L’autre histoire et troisième mouvement de cette fresque, c’est celle de cette nouvelle odyssée menée par un jeune homme sur terre. Il suivra avec d’autres un vieillard presque centenaire à la recherche d’un vaisseau pour partir dans les étoiles et accomplir une nouvelle quête d’éternité, en fait quelques années de vie supplémentaires. Car sur Terre on a redécouvert l’écriture et donc la soif d’établir une légende, une histoire.

Trois histoires prises dans la grande histoire, elles n’en demeurent pas moins liées, et c’est là une autre des réussites de Dan Simmons. Même si l’intrigue sur terre peut paraître plus faible car plus juvénile et aventureuse (on pense au space opera et ses arlequinades lasers/quête de l’aventure pour l’aventure), le récit plus "martien" compense et même fait effet de contraste, histoire de rappeler que les trois intrigues ne sont là que pour plaire à la grande histoire des dieux. On y fait la guerre, cette guerre entre Troie et ses assaillants qui par la sauvagerie qu’elle dégage (on y sent presque l’odeur du sang !) n’a rien à envier aux récits de la fantasy barbare.
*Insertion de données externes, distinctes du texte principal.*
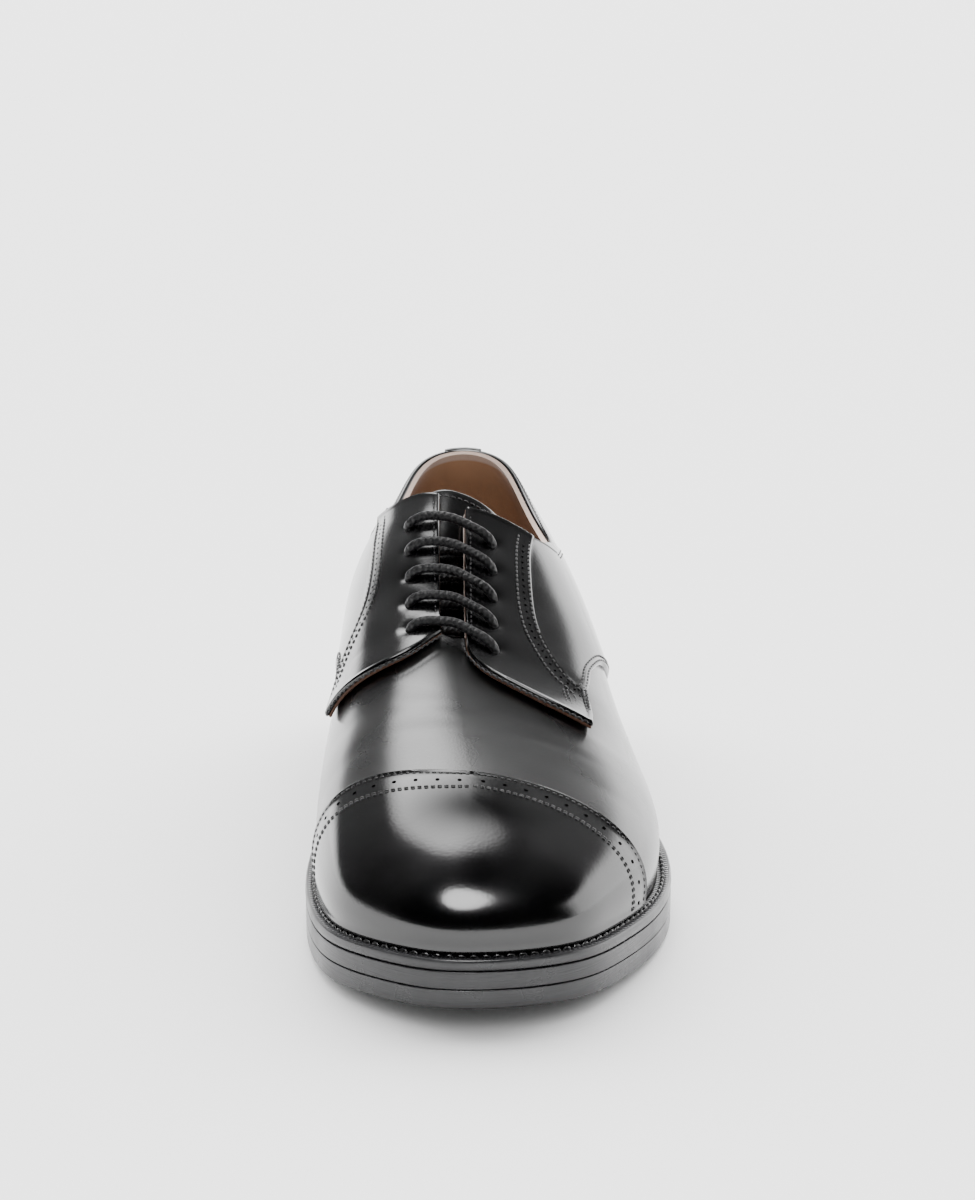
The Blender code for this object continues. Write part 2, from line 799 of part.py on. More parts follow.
def build_toe_cap(collection):
    """The cap over the toe, its rear edge swept back further on the inner side."""
    low = SHELL_THICK + PANEL_GAP
    high = low + OVERLAY_THICK
    columns = 14
    foot = {sign: cap_level_turn(sign, BULGE_LEVEL / 3) for sign in (-1, 1)}
    ridge_reach = cap_level_turn(1, 1.0)
    places = []
    for j in range(WALL_STEPS + 1):
        b = j / WALL_STEPS
        row = []
        for sign, steps in ((-1, range(columns, 0, -1)), (1, range(columns + 1))):
            for i in steps:
                turn = foot[sign] * i / columns
                bottom = low_level(turn, high)
                level = bottom + (1 - bottom) * b
                reach = sign * ridge_reach if level > 0.9995 else cap_level_turn(sign, level)
                row.append((reach * i / columns, level))
        places.append(row)
    return build_panel_closed_at_ridge("toe_cap", places, low, high, collection)


def build_panel_closed_at_ridge(name, places, low, high, collection):
    """A panel whose last row runs along the ridge, where its two sides meet."""
    bm = bmesh.new()
    inside, outside = double_grid(bm, places, low, high)
    rows, columns = len(places), len(places[0])
    join_border(bm, inside, outside, [(0, j) for j in range(columns)])
    join_border(bm, inside, outside, [(i, 0) for i in range(rows)])
    join_border(bm, inside, outside, [(i, columns - 1) for i in range(rows)])
    return add_object(name, mesh_from(name, bm), collection, "leather")


FACING_COLUMNS = 13
FACING_ROWS = 7


def build_facing(side, collection):
    """The stiff panel that holds a row of eyelets, from its loose front edge to the top."""
    low = SHELL_THICK + PANEL_GAP
    places = filled(side.flap_edge(FACING_ROWS), side.top_edge(FACING_ROWS),
                    side.slot_edge(FACING_COLUMNS), side.band_edge(FACING_COLUMNS))
    name = "facing_" + side.name
    return build_panel(name, places, low, low + FACING_THICK, collection)


def band_clearance(side, place):
    """The same place, moved off the facing's edge by the clearance."""
    turn, level = place
    round_gap = 1.3 * CLEARANCE / (SOLE_LENGTH / 2)
    return turn + side.sign * round_gap, level - 1.3 * CLEARANCE / girth(turn)


def build_quarter(side, collection):
    """The rear panel of one side, from its arched front seam to the back strip."""
    low = SHELL_THICK + PANEL_GAP
    high = low + OVERLAY_THICK
    end = side.sign * (math.pi - strip_turn(CLEARANCE))
    band = [band_clearance(side, place) for place in side.band_edge(FACING_COLUMNS)[3:]]
    rear_columns = 15
    upper = band + side.brim_edge(rear_columns, end)
    columns = len(upper)
    ahead = side.seam[0][0] - upper[0][0]
    turns = [place[0] + ahead * (1 - i / (columns - 1)) ** 2 for i, place in enumerate(upper)]
    lower = [(turn, low_level(turn, high)) for turn in turns]
    rows = 9
    front = spread([lower[0]] + side.seam + [upper[0]], rows)
    back = [(end, lower[-1][1] + (upper[-1][1] - lower[-1][1]) * j / (rows - 1))
            for j in range(rows)]
    places = filled(front, back, lower, upper)
    return build_panel("quarter_" + side.name, places, low, high, collection)


def strip_turn(extra=0.0):
    """Half the turn that the back strip covers at the heel."""
    half = BACK_STRIP_WIDTH / 2 + extra
    return math.pi - solve(lambda turn: -edge(turn)[0], -half, turn_of(0.9), math.pi)


def build_back_strip(collection):
    low = SHELL_THICK + PANEL_GAP
    half = strip_turn()
    rows = []
    for i in range(5):
        turn = wrapped(math.pi + half * (i - 2) / 2)
        bottom = low_level(turn, low + FACING_THICK)
        top = brim_level(turn)
        rows.append([(turn, bottom + (top - bottom) * j / 8) for j in range(9)])
    return build_panel("back_strip", rows, low, low + FACING_THICK, collection)


def tongue_drop(turn, level):
    """How far under the last's surface the tongue's face lies: close up in front, lower behind."""
    start = turn_of(TONGUE_START)
    share = min(1.0, max(0.0, (abs(turn) - start) / (turn_of(THROAT) - start)))
    share = share * share * (3 - 2 * share)
    return -(CLEARANCE + (TONGUE_DROP - CLEARANCE) * share)


def build_tongue(collection):
    """The tongue under the slot, from under the vamp to past the facings' top corners."""
    start = turn_of(TONGUE_START)
    end = turn_of((INNER_TOP + OUTER_TOP) / 2 + TONGUE_PAST / SOLE_LENGTH)
    columns = 14
    half_rows = 5
    places = []
    for i in range(columns):
        share = i / (columns - 1)
        turn = start + (end - start) * share
        reach = SLOT_WIDTH / 2 + EYELET_INSET * (1.25 + 0.5 * share)
        if i == columns - 1:
            reach *= 0.62
        row = []
        for sign in (-1, 1):
            side_row = []
            for j in range(half_rows):
                away = reach * (half_rows - 1 - j) / (half_rows - 1)
                level = 1.0 if j == half_rows - 1 else beside_ridge(sign * turn, away)
                side_row.append((sign * turn, level))
            row += side_row if sign < 0 else side_row[-2::-1]
        places.append(row)

    def face(turn, level):
        return tongue_drop(turn, level)

    def back(turn, level):
        return tongue_drop(turn, level) - TONGUE_THICK

    return build_panel("tongue", places, back, face, collection)


def eyelet_place(side, index):
    """Turn and level of an eyelet, counted from the throat."""
    station = FIRST_EYELET + index * EYELET_PITCH / SOLE_LENGTH
    if side.sign > 0:
        station -= EYELET_SKEW / SOLE_LENGTH
    turn = side.sign * turn_of(station)
    return turn, beside_ridge(turn, SLOT_WIDTH / 2 + EYELET_INSET)


def add_eyelet_cutter(side, cutters):
    """One cutter for a row of eyelets: round pins square to the wall."""
    bm = bmesh.new()
    radius = LACE_DIAMETER / 2 + EYELET_CLEARANCE
    for index in range(EYELET_COUNT):
        turn, level = eyelet_place(side, index)
        normal = last_normal(turn, level)
        middle = placed(over_last(turn, level, (SHELL_THICK + FACING_THICK) / 2))
        matrix = normal.to_track_quat("Z", "Y").to_matrix().to_4x4()
        matrix.translation = middle
        bmesh.ops.create_cone(bm, cap_ends=True, segments=10, radius1=radius, radius2=radius,
                              depth=3 * (SHELL_THICK + FACING_THICK), matrix=matrix)
    mesh = bpy.data.meshes.new("eyelet_cutter_" + side.name)
    bm.to_mesh(mesh)
    bm.free()
    cutter = bpy.data.objects.new(mesh.name, mesh)
    cutters.objects.link(cutter)
    cutter.hide_render = True
    cutter.display_type = "WIRE"
    return cutter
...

Les chars célestes aux chevaux holographiques, les déplacements quantiques dont font usage les dieux sont là pour nous donner une image de notre devenir futur, et une très belle illustration de la pensée grecque, si humaine, si présente au monde mais modernisée, actualisée par les sciences du futur. Dan Simmons a le même impact qu’un Herbert en son temps et dans dix ans ce sera lui qu’on copiera.

Attention, chef d’oeuvre !

Emmanuel Collot

Ilium, Dan Simmons, Robert Laffont, traduit de l’américain par Jean-Daniel Brèque, 612 pages, 23 Euros.